# [Dataset excerpt]
◇ ◇ ◇ ◇
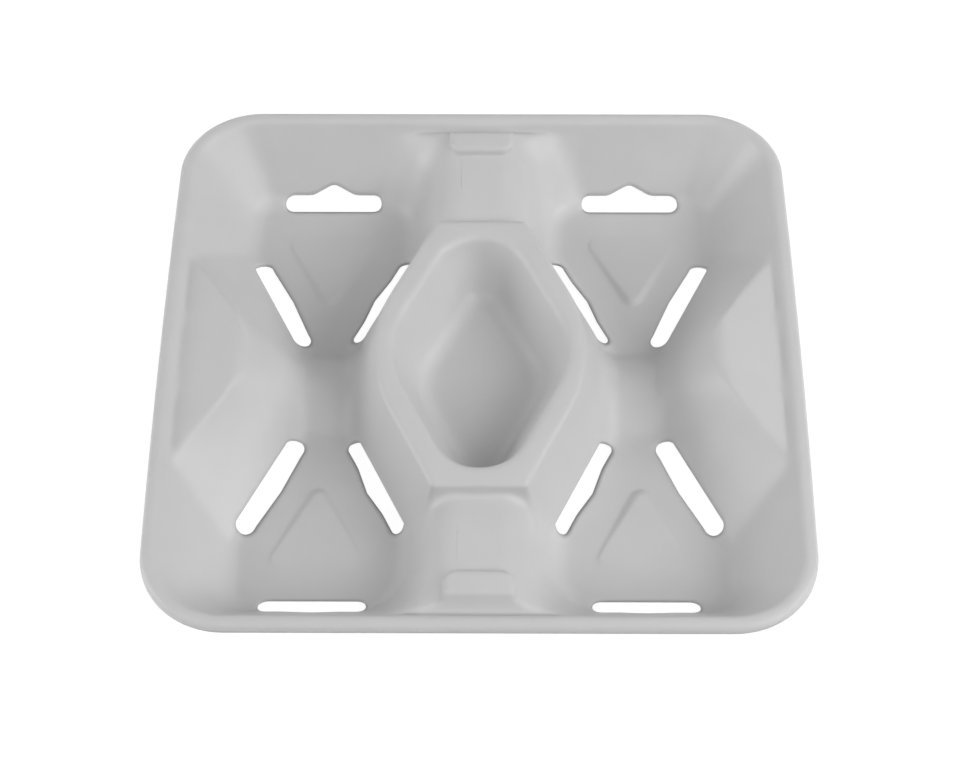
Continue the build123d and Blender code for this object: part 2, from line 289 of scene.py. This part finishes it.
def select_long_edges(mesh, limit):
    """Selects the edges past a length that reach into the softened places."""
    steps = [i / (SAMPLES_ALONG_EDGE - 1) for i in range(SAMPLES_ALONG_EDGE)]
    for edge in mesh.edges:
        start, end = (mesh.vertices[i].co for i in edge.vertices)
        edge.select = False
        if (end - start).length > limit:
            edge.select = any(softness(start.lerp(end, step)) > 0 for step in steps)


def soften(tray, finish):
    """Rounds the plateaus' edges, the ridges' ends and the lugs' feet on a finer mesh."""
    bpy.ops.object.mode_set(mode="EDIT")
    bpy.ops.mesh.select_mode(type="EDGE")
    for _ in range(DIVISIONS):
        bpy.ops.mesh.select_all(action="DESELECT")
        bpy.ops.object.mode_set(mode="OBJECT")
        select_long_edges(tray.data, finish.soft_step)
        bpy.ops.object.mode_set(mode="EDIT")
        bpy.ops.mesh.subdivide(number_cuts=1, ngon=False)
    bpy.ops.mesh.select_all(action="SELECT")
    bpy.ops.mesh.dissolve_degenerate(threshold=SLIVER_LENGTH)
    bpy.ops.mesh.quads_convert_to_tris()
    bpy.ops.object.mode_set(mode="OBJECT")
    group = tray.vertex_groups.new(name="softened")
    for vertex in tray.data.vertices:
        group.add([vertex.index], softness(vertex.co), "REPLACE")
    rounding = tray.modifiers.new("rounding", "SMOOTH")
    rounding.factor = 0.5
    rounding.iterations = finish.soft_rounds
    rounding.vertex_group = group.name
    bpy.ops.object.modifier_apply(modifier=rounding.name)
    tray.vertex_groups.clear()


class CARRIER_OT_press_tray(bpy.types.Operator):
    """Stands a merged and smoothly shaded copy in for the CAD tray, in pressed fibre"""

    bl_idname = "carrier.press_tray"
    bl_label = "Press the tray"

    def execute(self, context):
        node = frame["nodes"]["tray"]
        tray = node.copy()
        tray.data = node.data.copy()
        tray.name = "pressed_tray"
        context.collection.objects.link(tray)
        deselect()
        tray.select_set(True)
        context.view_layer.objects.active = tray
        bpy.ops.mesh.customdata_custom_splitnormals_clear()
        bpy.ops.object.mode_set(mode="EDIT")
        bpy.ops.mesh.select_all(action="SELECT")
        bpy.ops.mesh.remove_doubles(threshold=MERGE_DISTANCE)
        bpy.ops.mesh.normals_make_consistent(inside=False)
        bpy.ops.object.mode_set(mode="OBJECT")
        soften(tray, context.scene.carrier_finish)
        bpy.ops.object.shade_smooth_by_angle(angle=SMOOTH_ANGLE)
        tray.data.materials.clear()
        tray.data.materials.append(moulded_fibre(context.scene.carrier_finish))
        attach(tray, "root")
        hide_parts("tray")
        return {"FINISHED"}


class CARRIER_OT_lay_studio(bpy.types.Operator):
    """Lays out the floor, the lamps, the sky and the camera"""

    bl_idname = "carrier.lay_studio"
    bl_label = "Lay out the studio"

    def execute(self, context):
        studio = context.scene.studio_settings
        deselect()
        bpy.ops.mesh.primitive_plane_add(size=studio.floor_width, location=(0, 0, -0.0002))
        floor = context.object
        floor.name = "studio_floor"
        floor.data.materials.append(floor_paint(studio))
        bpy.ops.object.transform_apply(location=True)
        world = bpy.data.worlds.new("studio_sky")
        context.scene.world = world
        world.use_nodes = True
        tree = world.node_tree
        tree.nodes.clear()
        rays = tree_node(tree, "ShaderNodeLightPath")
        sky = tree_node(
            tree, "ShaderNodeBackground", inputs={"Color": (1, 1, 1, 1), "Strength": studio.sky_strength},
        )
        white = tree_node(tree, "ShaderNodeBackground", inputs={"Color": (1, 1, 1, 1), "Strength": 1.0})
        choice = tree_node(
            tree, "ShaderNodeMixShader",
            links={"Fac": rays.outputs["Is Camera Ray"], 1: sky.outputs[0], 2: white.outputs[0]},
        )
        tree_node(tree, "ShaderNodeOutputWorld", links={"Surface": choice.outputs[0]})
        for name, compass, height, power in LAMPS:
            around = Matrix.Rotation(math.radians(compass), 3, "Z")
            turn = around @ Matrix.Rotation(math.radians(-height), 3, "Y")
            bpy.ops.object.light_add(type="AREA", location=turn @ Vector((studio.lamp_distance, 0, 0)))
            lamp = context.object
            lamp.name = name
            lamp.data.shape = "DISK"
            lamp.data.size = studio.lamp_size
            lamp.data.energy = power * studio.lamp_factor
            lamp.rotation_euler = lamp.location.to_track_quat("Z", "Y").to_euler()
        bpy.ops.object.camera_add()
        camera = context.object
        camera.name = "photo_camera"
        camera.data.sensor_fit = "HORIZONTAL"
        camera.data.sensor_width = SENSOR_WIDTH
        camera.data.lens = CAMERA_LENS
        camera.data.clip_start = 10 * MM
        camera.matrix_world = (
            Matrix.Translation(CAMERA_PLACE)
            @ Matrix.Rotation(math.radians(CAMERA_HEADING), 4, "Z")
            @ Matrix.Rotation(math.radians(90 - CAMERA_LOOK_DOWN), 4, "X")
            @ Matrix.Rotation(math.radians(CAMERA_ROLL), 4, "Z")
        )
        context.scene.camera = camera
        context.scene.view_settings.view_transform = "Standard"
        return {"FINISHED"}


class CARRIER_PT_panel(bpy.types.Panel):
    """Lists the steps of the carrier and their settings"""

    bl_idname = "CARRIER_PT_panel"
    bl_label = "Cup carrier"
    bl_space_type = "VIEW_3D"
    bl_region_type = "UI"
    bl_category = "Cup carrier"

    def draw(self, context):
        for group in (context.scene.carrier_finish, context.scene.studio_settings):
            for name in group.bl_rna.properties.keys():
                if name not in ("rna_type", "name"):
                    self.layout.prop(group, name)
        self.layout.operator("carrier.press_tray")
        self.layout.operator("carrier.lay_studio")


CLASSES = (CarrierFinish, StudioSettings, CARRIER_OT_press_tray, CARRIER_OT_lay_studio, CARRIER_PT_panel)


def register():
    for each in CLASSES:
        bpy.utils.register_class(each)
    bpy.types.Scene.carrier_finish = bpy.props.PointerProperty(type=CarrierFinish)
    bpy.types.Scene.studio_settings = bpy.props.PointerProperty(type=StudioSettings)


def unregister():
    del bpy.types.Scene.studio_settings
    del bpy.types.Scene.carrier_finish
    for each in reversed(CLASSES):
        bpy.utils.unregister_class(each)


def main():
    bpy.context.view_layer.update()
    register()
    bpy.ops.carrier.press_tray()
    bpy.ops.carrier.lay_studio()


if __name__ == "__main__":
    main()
◇ ◇ ◇ ◇
# [Prompt]
Would you give the material above again, complete and exact?

# [Correct response]
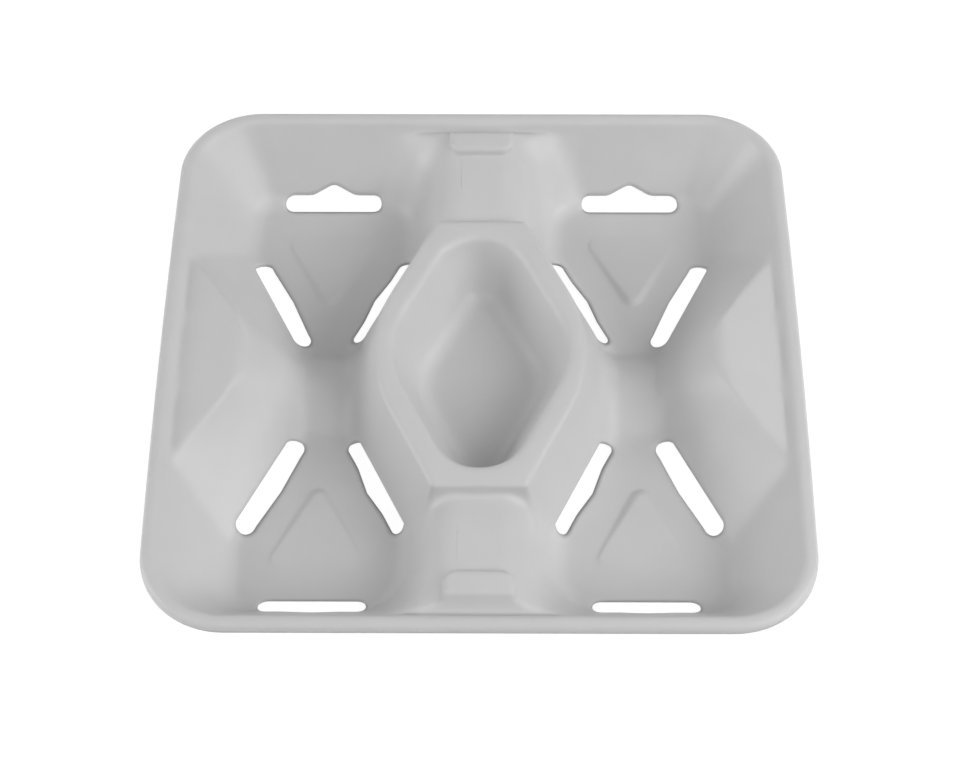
Continue the build123d and Blender code for this object: part 2, from line 289 of scene.py. This part finishes it.
def select_long_edges(mesh, limit):
    """Selects the edges past a length that reach into the softened places."""
    steps = [i / (SAMPLES_ALONG_EDGE - 1) for i in range(SAMPLES_ALONG_EDGE)]
    for edge in mesh.edges:
        start, end = (mesh.vertices[i].co for i in edge.vertices)
        edge.select = False
        if (end - start).length > limit:
            edge.select = any(softness(start.lerp(end, step)) > 0 for step in steps)


def soften(tray, finish):
    """Rounds the plateaus' edges, the ridges' ends and the lugs' feet on a finer mesh."""
    bpy.ops.object.mode_set(mode="EDIT")
    bpy.ops.mesh.select_mode(type="EDGE")
    for _ in range(DIVISIONS):
        bpy.ops.mesh.select_all(action="DESELECT")
        bpy.ops.object.mode_set(mode="OBJECT")
        select_long_edges(tray.data, finish.soft_step)
        bpy.ops.object.mode_set(mode="EDIT")
        bpy.ops.mesh.subdivide(number_cuts=1, ngon=False)
    bpy.ops.mesh.select_all(action="SELECT")
    bpy.ops.mesh.dissolve_degenerate(threshold=SLIVER_LENGTH)
    bpy.ops.mesh.quads_convert_to_tris()
    bpy.ops.object.mode_set(mode="OBJECT")
    group = tray.vertex_groups.new(name="softened")
    for vertex in tray.data.vertices:
        group.add([vertex.index], softness(vertex.co), "REPLACE")
    rounding = tray.modifiers.new("rounding", "SMOOTH")
    rounding.factor = 0.5
    rounding.iterations = finish.soft_rounds
    rounding.vertex_group = group.name
    bpy.ops.object.modifier_apply(modifier=rounding.name)
    tray.vertex_groups.clear()


class CARRIER_OT_press_tray(bpy.types.Operator):
    """Stands a merged and smoothly shaded copy in for the CAD tray, in pressed fibre"""

    bl_idname = "carrier.press_tray"
    bl_label = "Press the tray"

    def execute(self, context):
        node = frame["nodes"]["tray"]
        tray = node.copy()
        tray.data = node.data.copy()
        tray.name = "pressed_tray"
        context.collection.objects.link(tray)
        deselect()
        tray.select_set(True)
        context.view_layer.objects.active = tray
        bpy.ops.mesh.customdata_custom_splitnormals_clear()
        bpy.ops.object.mode_set(mode="EDIT")
        bpy.ops.mesh.select_all(action="SELECT")
        bpy.ops.mesh.remove_doubles(threshold=MERGE_DISTANCE)
        bpy.ops.mesh.normals_make_consistent(inside=False)
        bpy.ops.object.mode_set(mode="OBJECT")
        soften(tray, context.scene.carrier_finish)
        bpy.ops.object.shade_smooth_by_angle(angle=SMOOTH_ANGLE)
        tray.data.materials.clear()
        tray.data.materials.append(moulded_fibre(context.scene.carrier_finish))
        attach(tray, "root")
        hide_parts("tray")
        return {"FINISHED"}


class CARRIER_OT_lay_studio(bpy.types.Operator):
    """Lays out the floor, the lamps, the sky and the camera"""

    bl_idname = "carrier.lay_studio"
    bl_label = "Lay out the studio"

    def execute(self, context):
        studio = context.scene.studio_settings
        deselect()
        bpy.ops.mesh.primitive_plane_add(size=studio.floor_width, location=(0, 0, -0.0002))
        floor = context.object
        floor.name = "studio_floor"
        floor.data.materials.append(floor_paint(studio))
        bpy.ops.object.transform_apply(location=True)
        world = bpy.data.worlds.new("studio_sky")
        context.scene.world = world
        world.use_nodes = True
        tree = world.node_tree
        tree.nodes.clear()
        rays = tree_node(tree, "ShaderNodeLightPath")
        sky = tree_node(
            tree, "ShaderNodeBackground", inputs={"Color": (1, 1, 1, 1), "Strength": studio.sky_strength},
        )
        white = tree_node(tree, "ShaderNodeBackground", inputs={"Color": (1, 1, 1, 1), "Strength": 1.0})
        choice = tree_node(
            tree, "ShaderNodeMixShader",
            links={"Fac": rays.outputs["Is Camera Ray"], 1: sky.outputs[0], 2: white.outputs[0]},
        )
        tree_node(tree, "ShaderNodeOutputWorld", links={"Surface": choice.outputs[0]})
        for name, compass, height, power in LAMPS:
            around = Matrix.Rotation(math.radians(compass), 3, "Z")
            turn = around @ Matrix.Rotation(math.radians(-height), 3, "Y")
            bpy.ops.object.light_add(type="AREA", location=turn @ Vector((studio.lamp_distance, 0, 0)))
            lamp = context.object
            lamp.name = name
            lamp.data.shape = "DISK"
            lamp.data.size = studio.lamp_size
            lamp.data.energy = power * studio.lamp_factor
            lamp.rotation_euler = lamp.location.to_track_quat("Z", "Y").to_euler()
        bpy.ops.object.camera_add()
        camera = context.object
        camera.name = "photo_camera"
        camera.data.sensor_fit = "HORIZONTAL"
        camera.data.sensor_width = SENSOR_WIDTH
        camera.data.lens = CAMERA_LENS
        camera.data.clip_start = 10 * MM
        camera.matrix_world = (
            Matrix.Translation(CAMERA_PLACE)
            @ Matrix.Rotation(math.radians(CAMERA_HEADING), 4, "Z")
            @ Matrix.Rotation(math.radians(90 - CAMERA_LOOK_DOWN), 4, "X")
            @ Matrix.Rotation(math.radians(CAMERA_ROLL), 4, "Z")
        )
        context.scene.camera = camera
        context.scene.view_settings.view_transform = "Standard"
        return {"FINISHED"}


class CARRIER_PT_panel(bpy.types.Panel):
    """Lists the steps of the carrier and their settings"""

    bl_idname = "CARRIER_PT_panel"
    bl_label = "Cup carrier"
    bl_space_type = "VIEW_3D"
    bl_region_type = "UI"
    bl_category = "Cup carrier"

    def draw(self, context):
        for group in (context.scene.carrier_finish, context.scene.studio_settings):
            for name in group.bl_rna.properties.keys():
                if name not in ("rna_type", "name"):
                    self.layout.prop(group, name)
        self.layout.operator("carrier.press_tray")
        self.layout.operator("carrier.lay_studio")


CLASSES = (CarrierFinish, StudioSettings, CARRIER_OT_press_tray, CARRIER_OT_lay_studio, CARRIER_PT_panel)


def register():
    for each in CLASSES:
        bpy.utils.register_class(each)
    bpy.types.Scene.carrier_finish = bpy.props.PointerProperty(type=CarrierFinish)
    bpy.types.Scene.studio_settings = bpy.props.PointerProperty(type=StudioSettings)


def unregister():
    del bpy.types.Scene.studio_settings
    del bpy.types.Scene.carrier_finish
    for each in reversed(CLASSES):
        bpy.utils.unregister_class(each)


def main():
    bpy.context.view_layer.update()
    register()
    bpy.ops.carrier.press_tray()
    bpy.ops.carrier.lay_studio()


if __name__ == "__main__":
    main()